Having established the baseline results, we turn our attention to robustness and mechanisms. The main robustness check we conduct is to also measure socioeconomic status via educational attainment. Importantly for our analysis, education is different from wealth because education cannot easily be “spent down” after a health shock which might otherwise affect both net total wealth and disability or work. We document consistent relationships using education in place of net total wealth. We also examine an alternative wealth metric, Social Security wealth, which follows Hudomiet et al. (2021) and captures lifetime earnings.

There are many possible mechanisms behind the within- and between-cohort correlations of net total wealth with disability and work. Examples include changes in healthcare access and private insurance (Dunlop et al., 2007), flexible work arrangements (Ameriks et al., 2020), and types of work (Breeze et al., 2001, Cambois et al., 2001). We cannot measure or disentangle all of these mechanisms, so we focus on three aspects: (1) whether hospitalizations or disability onset differentially affected out-of-pocket expenditures or wealth in the 2006 versus 1996 cohort, inspired by Dobkin et al. (2018); (2) whether there are also correlations of the wealth quartiles with a variety of health metrics at age 65, following the health factors studied in Hudomiet et al. (2021); and (3) whether substituting relative within-cohort wealth with relative wealth across cohorts affects the results. For this last mechanism, the motivation is to address the role of the wider wealth distribution in 2006 versus 1996. We find some suggestive evidence that health metrics and absolute wealth play a role in explaining the steeper wealth gradients in 2006 versus 1996.

To summarize, this paper shows that DFLE and WFLE are both related to net total wealth within the cohort of individuals turning age 65 in 1996 and 2006. This paper also shows that the gradient of wealth with respect to these outcomes is larger, or steeper, in 2006 versus 1996. There is some evidence that the changing relationship of wealth with respect to mortality risk factors such as extreme obesity can help explain these results, though we hesitate to highlight these too much given null results on many other mortality risk factors. Similarly, part of the reason for the steeper gradients in 2006 may be the increasingly dispersed wealth distribution; while we find some evidence for this explanation, we cannot rule out many other mechanisms.

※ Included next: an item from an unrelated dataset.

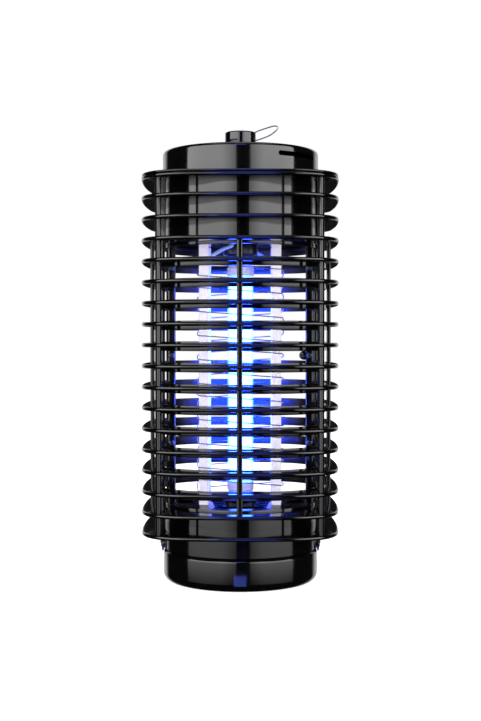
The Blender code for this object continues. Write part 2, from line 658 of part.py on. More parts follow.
def grid_wire_points(first_corner):
    """Points of one wire, wound clockwise round the four posts from bottom to top."""
    half_x, half_y, turn_length = grid_corner_turn()
    inner_x, inner_y = half_x - WIRE_CORNER_R, half_y - WIRE_CORNER_R
    low = FLOOR_TOP_Z + WIRE_START
    high = CEILING_Z - WIRE_END
    bends = int((high - low) / WIRE_LEAD * 4)
    corners = ((1, 1), (-1, 1), (-1, -1), (1, -1))
    plan = []
    for bend in range(bends + 1):
        quarter = (first_corner + bend) % 4
        sx, sy = corners[quarter]
        for i in range(2):
            a = quarter * pi / 2 + (i + 0.5) * pi / 4
            x = -sx * inner_x - WIRE_CORNER_R * cos(a)
            y = sy * inner_y + WIRE_CORNER_R * sin(a)
            plan.append(Vector((x, y)))
    rise = 0.0
    points = [(*plan[0], low)]
    for before, after in zip(plan, plan[1:]):
        rise += (after - before).length * WIRE_LEAD / turn_length
        points.append((*after, low + rise))
    return points


def make_grid():
    """Four insulating posts, the two wires wound on them, and the leads that feed them."""
    bottom, top = FLOOR_TOP_Z + GAP, CEILING_Z - GAP
    for sy, row in ((-1, "front"), (1, "rear")):
        for sx, side in ((-1, "left"), (1, "right")):
            name = f"{row}_{side}_post"
            centre = (sx * POST_X, sy * POST_Y, (bottom + top) / 2)
            add(name, box_mesh(name, (POST_W, POST_W, top - bottom), centre), WHITE, 0.35)
    wire("live_grid_wire", grid_wire_points(0), WIRE_R, STEEL, 0.3, 1.0)
    wire("return_grid_wire", grid_wire_points(2), WIRE_R, STEEL, 0.3, 1.0)
    for turn, name in ((1, "front_grid_lead"), (-1, "rear_grid_lead")):
        inner_x = POST_X - POST_W / 2 - GAP - LEAD_R
        start = (turn * LEAD_INNER[0], turn * LEAD_INNER[1], top)
        bend = (turn * LEAD_INNER[0], turn * LEAD_INNER[1], top - LEAD_R)
        end = (-turn * inner_x, -turn * POST_Y, top - LEAD_DROP)
        wire(name, [start, bend, end], LEAD_R, WHITE, 0.4)


# ---- Base -----------------------------------------------------------------------
def make_floor():
    """Floor plate that carries the grid, with openings that let insects fall through."""
    profile = [(0.0, FLOOR_TOP_Z), (PLATE_R, FLOOR_TOP_Z), (PLATE_R, FLOOR_Z), (0.0, FLOOR_Z)]
    floor = add("floor_plate", turned_mesh("floor_plate", profile, closed=False), BLACK)
    falls = bmesh.new()
    half = radians(FALL_HALF_ANGLE)
    for side in range(4):
        middle = side * pi / 2
        plan = []
        for radius, way in ((FALL_INNER, 1), (FALL_OUTER, -1)):
            for i in range(4):
                a = middle + way * half * (2 * i / 3 - 1)
                plan.append((radius * cos(a), radius * sin(a)))
        face = falls.faces.new([falls.verts.new((x, y, FLOOR_Z - PLATE_T)) for x, y in plan])
        raised = bmesh.ops.extrude_face_region(falls, geom=[face], use_keep_orig=True)
        moved = [v for v in raised["geom"] if isinstance(v, bmesh.types.BMVert)]
        bmesh.ops.translate(falls, verts=moved, vec=(0, 0, 3 * PLATE_T))
    bmesh.ops.recalc_face_normals(falls, faces=falls.faces)
    boolean(floor, cutter("fall_openings", mesh_from(falls, "fall_openings")))


def make_lock_ring():
    """Ring that turns on the neck to lock the tray, with a ribbed grip at each side."""
    tray_in = TRAY_R - TRAY_T
    seat = TRAY_TOP_Z + GAP
    skirt_out = tray_in - RUN
    skirt_in = skirt_out - NECK_T
    catch_r = NECK_R + CATCH_W + RUN
    catch_top = NECK_BOTTOM_Z + CATCH_H + GAP
    profile = [(LOCK_R, LOCK_TOP_Z), (LOCK_R, seat), (skirt_out, seat), (skirt_out, seat - LOCK_SKIRT_H)]
    profile += [(skirt_in, seat - LOCK_SKIRT_H), (skirt_in, seat + LOCK_FLOOR_T), (catch_r, seat + LOCK_FLOOR_T)]
    profile += [(catch_r, catch_top), (NECK_R + RUN, catch_top), (NECK_R + RUN, LOCK_TOP_Z)]
    ring = add("tray_lock_ring", turned_mesh("tray_lock_ring", profile), BLACK)

    inner_low = TRAY_R + GAP
    root = LOCK_R - TRAY_T / 2
    top = seat + GRIP_TEETH * GRIP_TOOTH_H / 2 + GRIP_TOOTH_H / 2
    outline = [(root, top)]
    for tooth in range(GRIP_TEETH):
        crest = GRIP_OUT - tooth * GRIP_TOOTH_STEP
        level = top - tooth * GRIP_TOOTH_H
        outline += [(crest, level), (crest - 2 * GRIP_TOOTH_STEP, level - GRIP_TOOTH_H)]
    outline += [(inner_low, top - GRIP_TEETH * GRIP_TOOTH_H), (inner_low, seat + GAP), (root, seat + GAP)]
    grips = bmesh.new()
    for side in (-1, 1):
        points = [grips.verts.new((side * x, -GRIP_W / 2, z)) for x, z in outline]
        face = grips.faces.new(points)
        raised = bmesh.ops.extrude_face_region(grips, geom=[face], use_keep_orig=True)
        moved = [v for v in raised["geom"] if isinstance(v, bmesh.types.BMVert)]
        bmesh.ops.translate(grips, verts=moved, vec=(0, GRIP_W, 0))
    bmesh.ops.recalc_face_normals(grips, faces=grips.faces)
    boolean(ring, cutter("grips", mesh_from(grips, "grips")), "UNION")


def make_tray():
    """Collection tray, an open cup that the lamp stands on."""
    inner = TRAY_R - TRAY_T
    bevel = 0.0015
    profile = [(0.0, TRAY_T), (inner - bevel, TRAY_T), (inner, TRAY_T + bevel), (inner, TRAY_TOP_Z)]
    profile += arc(TRAY_R - TRAY_RIM_R, TRAY_TOP_Z - TRAY_RIM_R, TRAY_RIM_R, 90, 0, 3)
    profile += arc(TRAY_R - TRAY_FOOT_R, TRAY_FOOT_R, TRAY_FOOT_R, 0, -90, 4)
    profile += [(0.0, 0.0)]
    add("collection_tray", turned_mesh("collection_tray", profile, closed=False), BLACK)


clear_scene()
PARTS = collection("bug_zapper")
CUTTERS = collection("bug_zapper_cutters")
make_guard()
make_columns()
make_cap()
make_knob()
make_driver()
make_lamp()
make_grid()
make_floor()
make_lock_ring()
make_tray()
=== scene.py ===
"""Looks of the electric bug zapper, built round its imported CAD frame.

Each sub-assembly is a class.  Its fields hold the sizes, in metres, and its
methods build the fine meshes, dress them and hang them on the CAD bodies.
"""
import logging
from collections.abc import Callable
from dataclasses import dataclass
from enum import Enum
from math import atan2, cos, pi, radians, sin, sqrt, tau

import bmesh
import bpy
from mathutils import Matrix, Vector


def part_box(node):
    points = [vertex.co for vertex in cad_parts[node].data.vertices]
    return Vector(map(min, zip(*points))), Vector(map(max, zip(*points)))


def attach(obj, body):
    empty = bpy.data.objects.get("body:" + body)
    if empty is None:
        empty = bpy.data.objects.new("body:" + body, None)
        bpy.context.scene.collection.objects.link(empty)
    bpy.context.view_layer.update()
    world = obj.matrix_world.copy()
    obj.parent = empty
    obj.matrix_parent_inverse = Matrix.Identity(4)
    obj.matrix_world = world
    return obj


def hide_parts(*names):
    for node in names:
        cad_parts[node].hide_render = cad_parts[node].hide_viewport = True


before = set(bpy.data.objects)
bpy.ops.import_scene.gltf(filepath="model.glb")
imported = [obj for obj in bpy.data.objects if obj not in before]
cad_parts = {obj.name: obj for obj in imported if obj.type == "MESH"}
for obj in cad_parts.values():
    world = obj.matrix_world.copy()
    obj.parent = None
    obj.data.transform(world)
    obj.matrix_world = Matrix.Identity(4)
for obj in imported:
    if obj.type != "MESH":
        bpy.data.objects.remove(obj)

log = logging.getLogger("bug_zapper")
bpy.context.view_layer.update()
Colour = tuple[float, float, float]
Span = tuple[float, float]
Triple = tuple[float, float, float]
Profile = list[Span]
Mesh = bpy.types.Mesh
Node = bpy.types.Node
Socket = bpy.types.NodeSocket
Tree = bpy.types.NodeTree
Value = Socket | float
GRAIN_SPAN: Span = (0.3, 0.7)   # the middle range of a noise


class Join(Enum):
    """Ways of combining two closed solids."""

    ADD = "UNION"
    CUT = "DIFFERENCE"
    KEEP = "INTERSECT"


# ---- Finishes ----
def new_shader(name: str) -> tuple[bpy.types.Material, Tree, Node]:
    """Start a node material.

    Args:
        name: the material's name.

    Returns:
        The material, its node tree and its Principled shader.
    """
    made = bpy.data.materials.new(name)
    made.use_nodes = True
    tree = made.node_tree
    return made, tree, tree.nodes["Principled BSDF"]


def add_node(tree: Tree, kind: str, inputs: dict | None = None, **settings) -> Node:
    """Add a shader node.

    Args:
        tree: the node tree.
        kind: the node's type, without its ShaderNode prefix.
        inputs: for each input's name or number, a socket to link or a plain value.
        settings: the node's own settings.

    Returns:
        The node.
    """
    node = tree.nodes.new("ShaderNode" + kind)
    for name, value in settings.items():
        setattr(node, name, value)
    fill(tree, node, inputs or {})
    return node


def fill(tree: Tree, node: Node, inputs: dict) -> None:
    """Link sockets to a node's inputs, or give the inputs plain values."""
    for name, value in inputs.items():
        if isinstance(value, Socket):
            tree.links.new(value, node.inputs[name])
        else:
            node.inputs[name].default_value = value


def calculate(tree: Tree, how: str, *values: Value) -> Socket:
    """Do one step of arithmetic on sockets or plain values."""
    return add_node(tree, "Math", dict(enumerate(values)), operation=how).outputs["Value"]


def remap(tree: Tree, value: Value, source: Span, target: Span = (0.0, 1.0),
          smooth: bool = False) -> Socket:
    """Map one range of values to another.

    Args:
        tree: the node tree.
        value: the value to map.
        source: the range that it is mapped from.
        target: the range that it is mapped to.
        smooth: whether the change eases in and out.

    Returns:
        The socket that carries the mapped value.
    """
    inputs = {"Value": value, "From Min": source[0], "From Max": source[1],
              "To Min": target[0], "To Max": target[1]}
    kind = "SMOOTHSTEP" if smooth else "LINEAR"
    return add_node(tree, "MapRange", inputs, interpolation_type=kind).outputs["Result"]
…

In many ways, our paper can be viewed as a companion to Hudomiet et al. (2021), which also uses the HRS and documents strong relationships between Social Security wealth and mortality risk factors across a similar time period (that study uses data from 1992 to 2016, while we use data from 1996 to 2018). A key takeaway from that paper is that not only is Social Security wealth correlated with the mortality risk factors within each cohort, but these relationships are forecasted to steepen over time generating concerns about health inequalities. Our paper differs from Hudomiet et al. (2021) by using net total wealth instead of Social Security wealth as the primary proxy for socioeconomic status, a decision we discuss and explore further in Section 6. Also in contrast to that paper, our contribution is to document trends in the wealth gradient in the breakdown of longevity as measured by years after age 65 containing disability or work.

The next section contains a review of the related literature. We describe our data in Section 3, detail our methodology in Section 4, and present and discuss our results in Section 5. Sections 6 Alternative metrics for socioeconomic status, 7 Exploring mechanisms for the between-cohort wealth gradients present analysis related to robustness and possible mechanisms; we then conclude in Section 8.